Samuel Chandler, an English theologian, born at Hungerford, Berkshire, in 1093, died in London, May 8,1766. He was the son of a nonconformist clergyman, and had for fellow pupils Joseph Butler, author of the "Analogy," and Thomas Seeker, afterward archbishop of Canterbury. He completed his studies in Ley-den, and became Presbyterian minister at Peckham. The South sea bubble of 1720 swallowing up his wife's fortune, he embarked in the book trade in London, while continuing to preach, and was selected with Dr.
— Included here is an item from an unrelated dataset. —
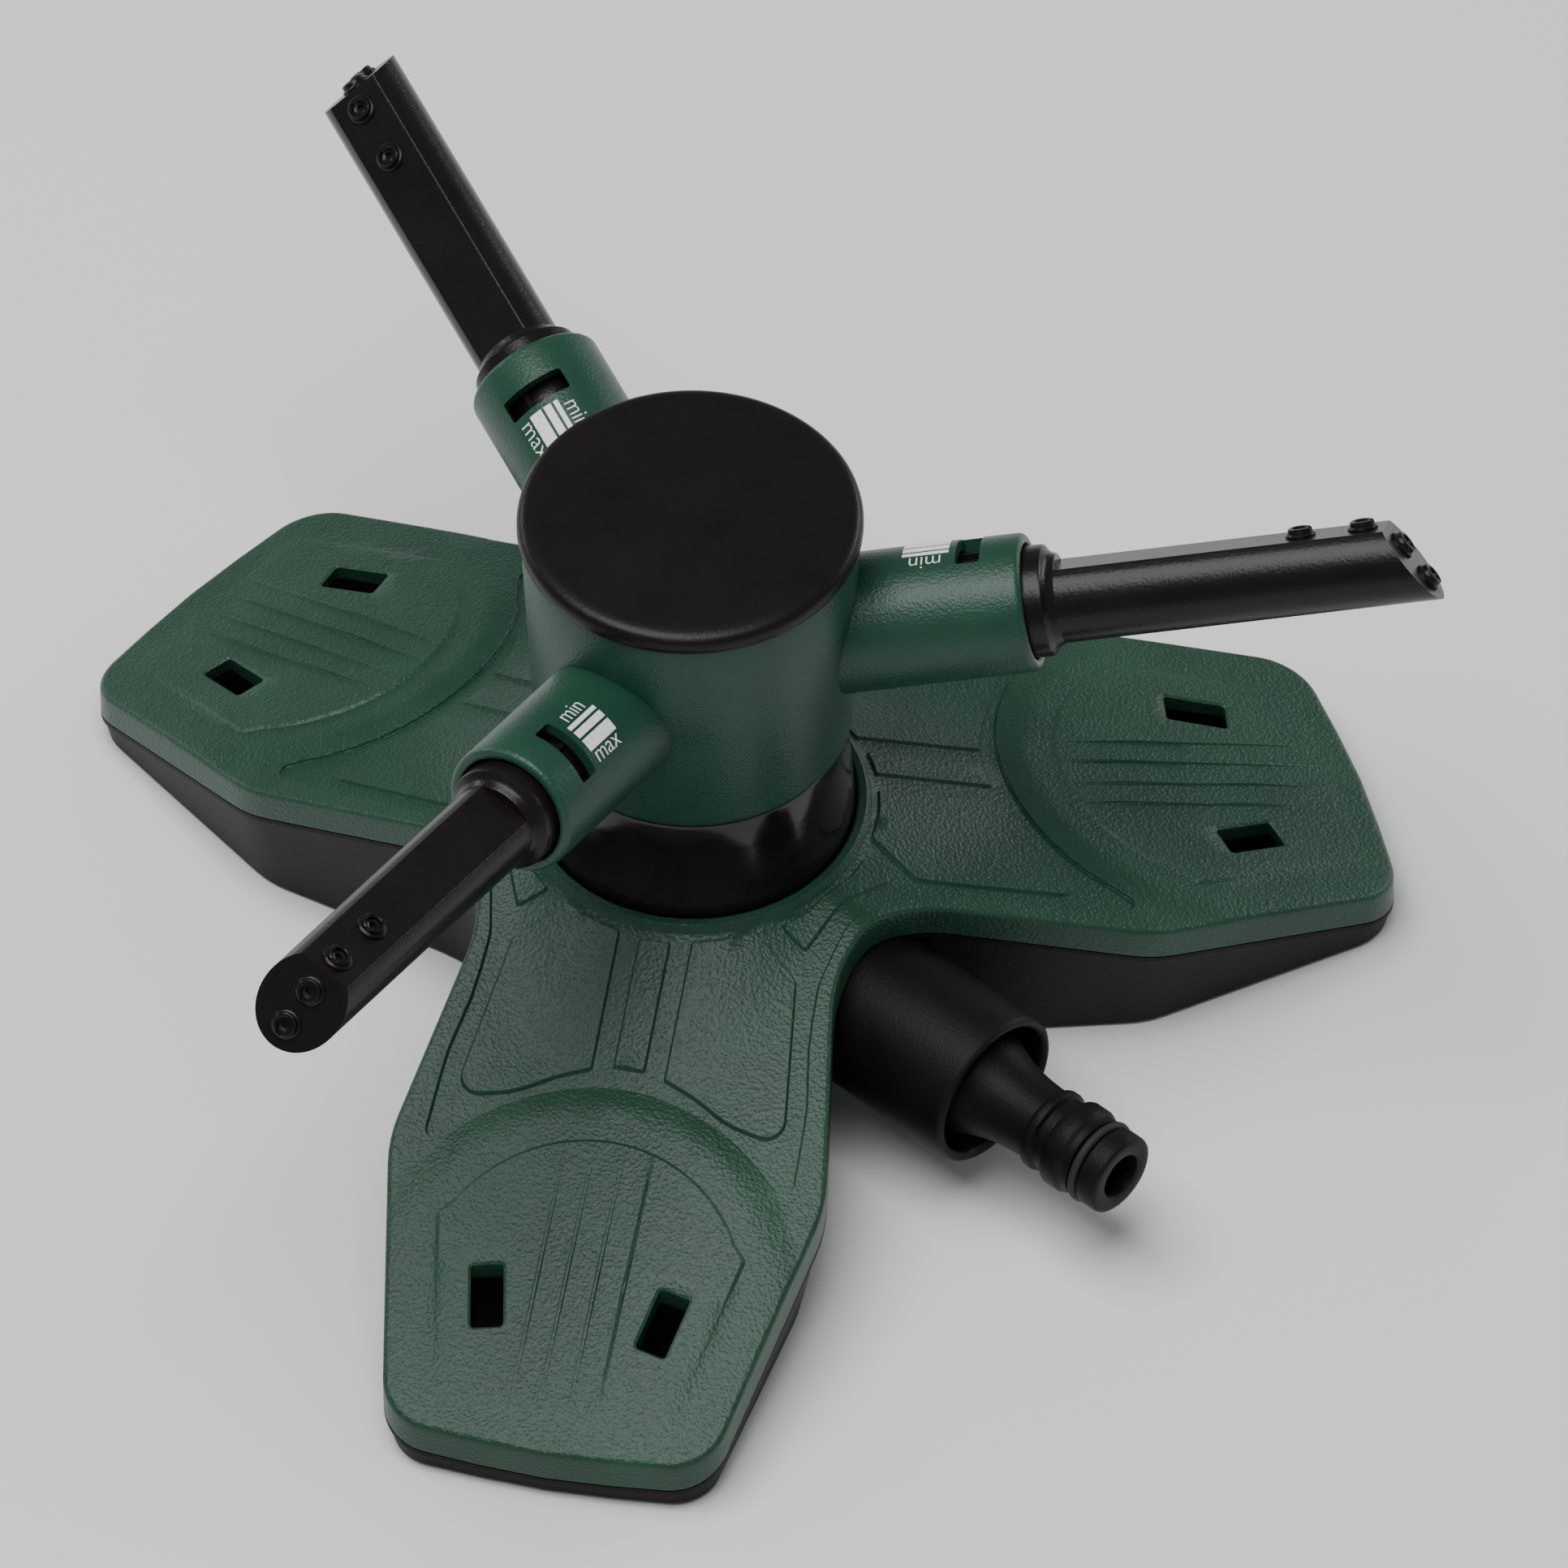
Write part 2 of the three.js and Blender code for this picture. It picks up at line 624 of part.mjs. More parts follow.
// ---------------------------------------------------------------- assembly
addNode('base_cover', makeCover(), green);
addNode('base_shell', makeShell(), black);
addNode('turret', makeTurret(), gloss);
addNode('inlet_housing', makeInletHousing(), black);
addNode('hose_nipple', makeNipple(), black);
addNode('nipple_o_ring', alongInlet(oRing(7.4, 0.8, 98.1)), rubber);
addNode('inlet_gasket', alongInlet(ring(6.3, 9.2, 52.3, 53.2)), rubber);
addNode('filter_screen', makeFilter(), steel);
addNode('feed_pipe', makeFeedPipe(), black);
addNode('feed_o_ring_inner', alongInlet(oRing(7.4, 0.6, 11)), rubber);
addNode('feed_o_ring_outer', alongInlet(oRing(7.4, 0.6, 41)), rubber);
screwPlaces.forEach((place, i) => addNode(`base_screw_${i + 1}`, at(screw(), place, baseSeat), steel));
turretScrewPlaces.forEach((place, i) => {
  addNode(`turret_screw_${i + 1}`, at(screw(), place, turretSeat), steel);
});
addNode('spindle', ring(spindleBore, spindleRadius, spindleBottom + gap, spindleTop, 20), brass);

function washer(bottom) {
  return ring(spindleRadius + gap, washerRadius, bottom, bottom + washerThickness);
}

addNode('lower_thrust_washer', washer(lowerWasherBottom), acetal);
addNode('upper_thrust_washer', washer(upperWasherBottom), acetal);
addNode('spindle_seal', ring(spindleRadius + gap, washerRadius - 0.4, sealBottom, sealBottom + 1.5), rubber);

const nutShape = new THREE.Shape();
for (let i = 0; i < 6; i += 1) {
  const turn = (i * Math.PI) / 3;
  nutShape.lineTo(nutRadius * Math.cos(turn), nutRadius * Math.sin(turn));
}
const nutHole = rod(spindleRadius + gap, nutBottom - 1, nutTop + 1);
addNode('spindle_nut', prism(nutShape, nutBottom, nutTop).subtract(nutHole), brass);

addNode('rotor_body', makeRotorBody(), green);
addNode('rotor_bushing', ring(spindleRadius + gap, bushingRadius, bushingBottom, bushingTop), acetal);
addNode('cap', makeCap(), black);
addNode('cap_gasket', ring(25, 27, 116, 117.2, 32), rubber);

armAngles.forEach((angle, i) => {
  const arm = new THREE.Group();
  arm.rotation.order = 'ZYX';
  arm.rotation.set(radians(-armTwists[i]), radians(-armRise), radians(angle));
  arm.position.set(0, 0, armHeight);
  object.add(arm);
  addNode(`arm_${i + 1}_tube`, makeArmTube(), black, arm);
  addNode(`arm_${i + 1}_end_plate`, makeEndPlate(), black, arm);
  addNode(`arm_${i + 1}_o_ring`, moved(oRing(9.4, 0.8, 34.2), outward), rubber, arm);
  addNode(`arm_${i + 1}_clip`, makeClip(), steel, arm);
});

export default object;
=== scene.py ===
import json
import math

import bpy
import numpy as np
from mathutils import Matrix, Vector
from mathutils.geometry import delaunay_2d_cdt

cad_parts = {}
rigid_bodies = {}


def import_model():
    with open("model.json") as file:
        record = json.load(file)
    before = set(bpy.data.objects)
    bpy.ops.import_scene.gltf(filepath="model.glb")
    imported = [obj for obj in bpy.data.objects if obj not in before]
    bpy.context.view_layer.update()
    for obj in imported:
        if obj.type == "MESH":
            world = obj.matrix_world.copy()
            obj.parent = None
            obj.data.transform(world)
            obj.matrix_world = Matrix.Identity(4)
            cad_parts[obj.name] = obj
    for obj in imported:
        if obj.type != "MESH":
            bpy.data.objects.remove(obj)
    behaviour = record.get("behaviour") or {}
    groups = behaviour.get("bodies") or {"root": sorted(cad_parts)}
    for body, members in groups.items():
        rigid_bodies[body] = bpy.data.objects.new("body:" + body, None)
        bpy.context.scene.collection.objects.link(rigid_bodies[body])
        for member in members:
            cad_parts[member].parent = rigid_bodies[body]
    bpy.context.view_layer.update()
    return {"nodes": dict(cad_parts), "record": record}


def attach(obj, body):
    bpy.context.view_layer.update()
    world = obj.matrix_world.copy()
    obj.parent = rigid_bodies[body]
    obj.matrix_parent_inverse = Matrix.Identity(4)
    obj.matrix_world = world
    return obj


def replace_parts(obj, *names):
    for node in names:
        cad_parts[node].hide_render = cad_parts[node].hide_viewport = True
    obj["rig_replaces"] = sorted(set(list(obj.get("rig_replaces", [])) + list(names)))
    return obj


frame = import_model()

# ---------------------------------------------------------------- camera, floor and light
# The camera looks down over the front lobe with a long lens. The floor is a plain pale sheet that
# the sprinkler stands on, and large soft lamps stand above it and on both sides.
mm = 0.001
neck_ring = Vector((0, 0, 50.2 * mm))
look_down = math.radians(47.95)
look_roll = math.radians(-0.89)
look_turn = math.radians(13.2)
camera_distance = 5.204
camera_slide = 15.98 * mm
camera_raise = 1.77 * mm

forward = Vector((0, math.cos(look_down), -math.sin(look_down)))
level_right = Vector((1, 0, 0))
level_up = Vector((0, math.sin(look_down), math.cos(look_down)))
right = level_right * math.cos(look_roll) + level_up * math.sin(look_roll)
up = level_up * math.cos(look_roll) - level_right * math.sin(look_roll)
spot = neck_ring - forward * camera_distance + right * camera_slide + up * camera_raise
place = Matrix((right, up, -forward)).transposed().to_4x4()
place.translation = spot

bpy.ops.object.select_all(action="DESELECT")
bpy.ops.object.camera_add()
camera = bpy.context.object
camera.matrix_world = Matrix.Rotation(look_turn, 4, "Z") @ place
camera.data.lens = 663.1
camera.data.sensor_width = 36
camera.data.clip_end = 30
bpy.context.scene.camera = camera

bpy.ops.object.select_all(action="DESELECT")
bpy.ops.mesh.primitive_plane_add(size=12, location=(0, 0, -0.2 * mm))
floor = bpy.context.object
floor.name = "floor"
paper = bpy.data.materials.new("pale_floor")
paper.use_nodes = True
paper_shader = paper.node_tree.nodes["Principled BSDF"]
paper_shader.inputs["Base Color"].default_value = (0.86, 0.86, 0.85, 1)
paper_shader.inputs["Roughness"].default_value = 0.9
floor.data.materials.append(paper)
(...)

Lardner as an evening lecturer to a dissenting congregation in the Old Jewry, of which he was chosen pastor in 1726, and remained so till his death, 40 years after. He received the degree of D. D. from the universities of Edinburgh and Glasgow, and was a member of the royal and antiquarian societies. In 1760 he delivered a sermon on the death of George II., in which that monarch was likened to David; whereupon a pamphlet appeared, embodying Bayle's disparaging estimate of the Hebrew king. Chandler replied to the pamphlet, and was thus led to write his "Critical History of David" (2 vols., London, 1700), which is his most elaborate work.

He wrote "A Vindication of the Christian Religion" (1725), "A History of Persecution" (1736), and several volumes of commentaries on different books of the Bible. A collection of his sermons was published after his death (4 vols. 8vo, 1768).